Throughout her life, Egan remained an important link in furthering the works of mercy of both Mother Teresa and Day. Mother Teresa was canonized in 2016, and Day is now on a path to sainthood. Their stories are familiar to many worldwide, but Egan’s considerable contributions remain far less well-known. She worked largely behind the scenes, shunning the limelight. As a colleague once remarked, “She was someone you wouldn’t notice walking down a street. She wouldn’t stand out.”
It is Egan’s lifetime of work with the poor and marginalized that does stand out. Her efforts to promote peace and what she called “gospel nonviolence,” as well as her service to refugees and other marginalized people, left a significant mark on the history of the 20th century. Her trailblazing work with Catholic Relief Services, Pax Christi USA, and the Catholic Worker movement continues to influence peace and social justice activists to this day.
After seeing her photo that day, I made a point of reading all of Egan’s books and whatever articles I could find about her.

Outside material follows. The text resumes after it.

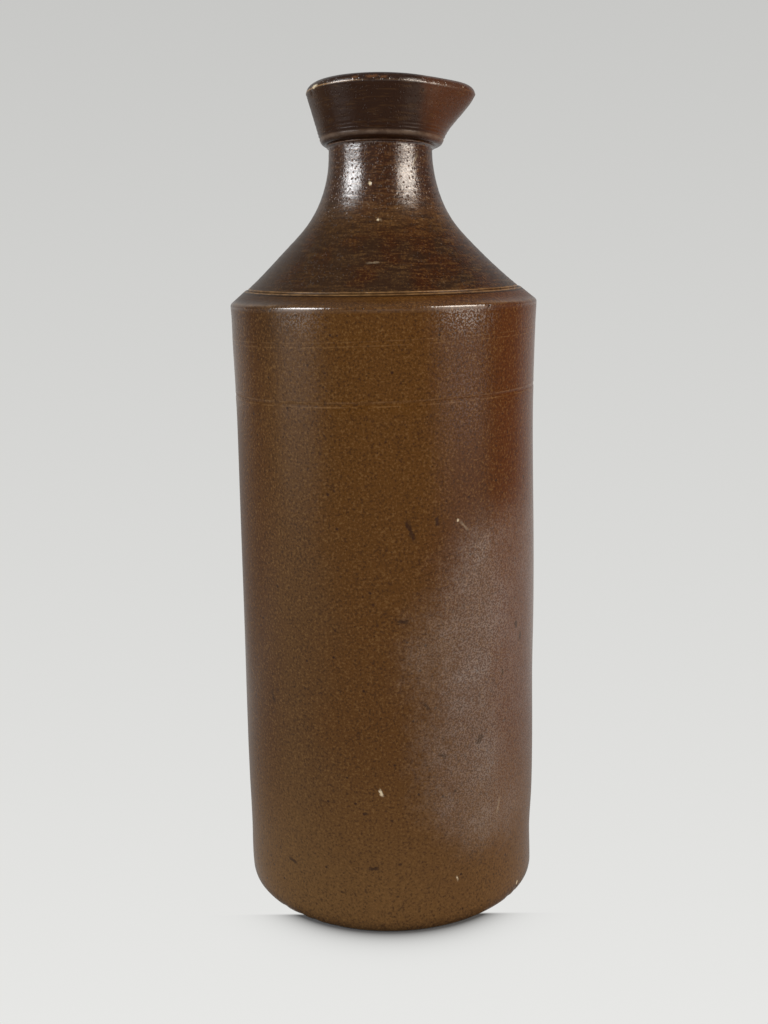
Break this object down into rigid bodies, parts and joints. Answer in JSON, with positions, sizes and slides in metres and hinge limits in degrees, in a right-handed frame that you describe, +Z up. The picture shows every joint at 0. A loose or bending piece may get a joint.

The Egan family and her final personal assistant, Bernice McCann Doyle, graciously allowed me to review Egan’s personal papers with a view toward perhaps writing a biography of her. One passage in particular in Egan’s book, Suffering Into Joy (Servant Publications), stands out to me as an apt summary of her extraordinary life. She writes of going to India with Catholic Relief Services and encountering for the first time the ill and abandoned people whom Mother Teresa served on the streets of Kolkata:
“I knew the camps of the ‘displaced persons’ . . . I had talked with . . . survivors of the Holocaust, and I had listened to their stories of unspeakable suffering. Now in Asia, the face of suffering was intrusively and excruciatingly evident.”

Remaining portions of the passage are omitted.